The Select feature is tremendous. He writes about the tumult in Belfast, the dynamic of an alt-rock power couple, the drug rumours (Kurt was taken to the Royal Victoria Hospital hours later, officially suffering from a weeping ulcer), the gate-crashing puppy and he witnesses a moment that involves Kurt, Courtney plus a peanut butter and jelly sandwich: 

She shoots him a look of quite disgraceful coquettishness and breaks a piece of the sandwich off. Then she lifts it, very carefully to his mouth. Their eyes meet. When he opens his mouth she opens hers too, just like a baby and his mother. They ogle each other. Wow. He pouts and in a kooky, helium-pitched baby Donald Duck voice quacks: “Feed me”. She grins” “Good boy…” She turns to me. 

“I’m Courtney, hi. I married someone more famous than me.” 

David wrote perceptive and nuanced stories for Uncut, Q and Mojo, most recently a profile of Ian McCulloch. There was a monumental narrative of the indie scene and Creation Records – My Magpie Eyes Are Hungry for the Prize. There was a study into the socio-cultural import of John Peel, Good Night and Good Riddance. Have a listen here to an interview with Dave Fanning to understand Cavanagh’s precision and scholarship. 

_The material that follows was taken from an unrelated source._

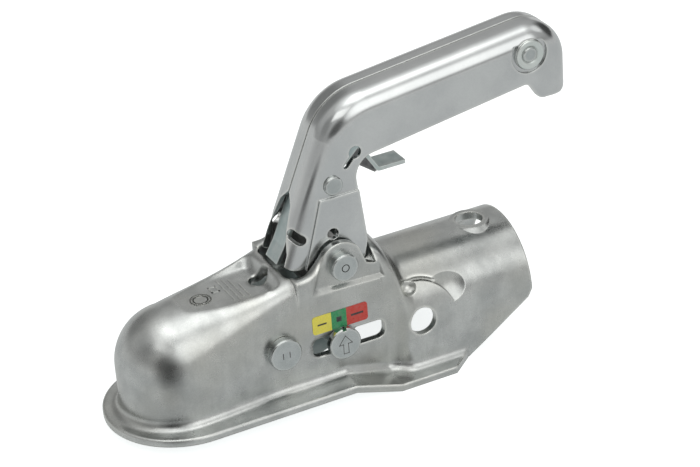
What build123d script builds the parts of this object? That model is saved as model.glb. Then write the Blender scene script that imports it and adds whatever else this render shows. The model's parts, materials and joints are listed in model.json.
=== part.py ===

Additionally, there is a chapter in a compendium of music fandom called Love is the Drug, published in1994. He writes about witnessing The Triffids in 1983-84. He becomes infatuated, awkward, transported. There is a parallel story of his failing at the Slavonic and Eastern European Studies at UCL, Bloomsbury, about paranoia, penury and a romantic attachment that goes alarmingly wrong. There is some comfort in his new Australian friends and in his vinyl companions: Miles, Syd, the Byrds and Beefheart.

News of David’s death reached us yesterday. He was 54. There are no details as yet, other than a steady roll of tributes, from players and writers, including John Harris in the Guardian. He was not a social media person, so biographical information is limited. He was about the word, the tome and the conviction. In that sphere, David was untouchable.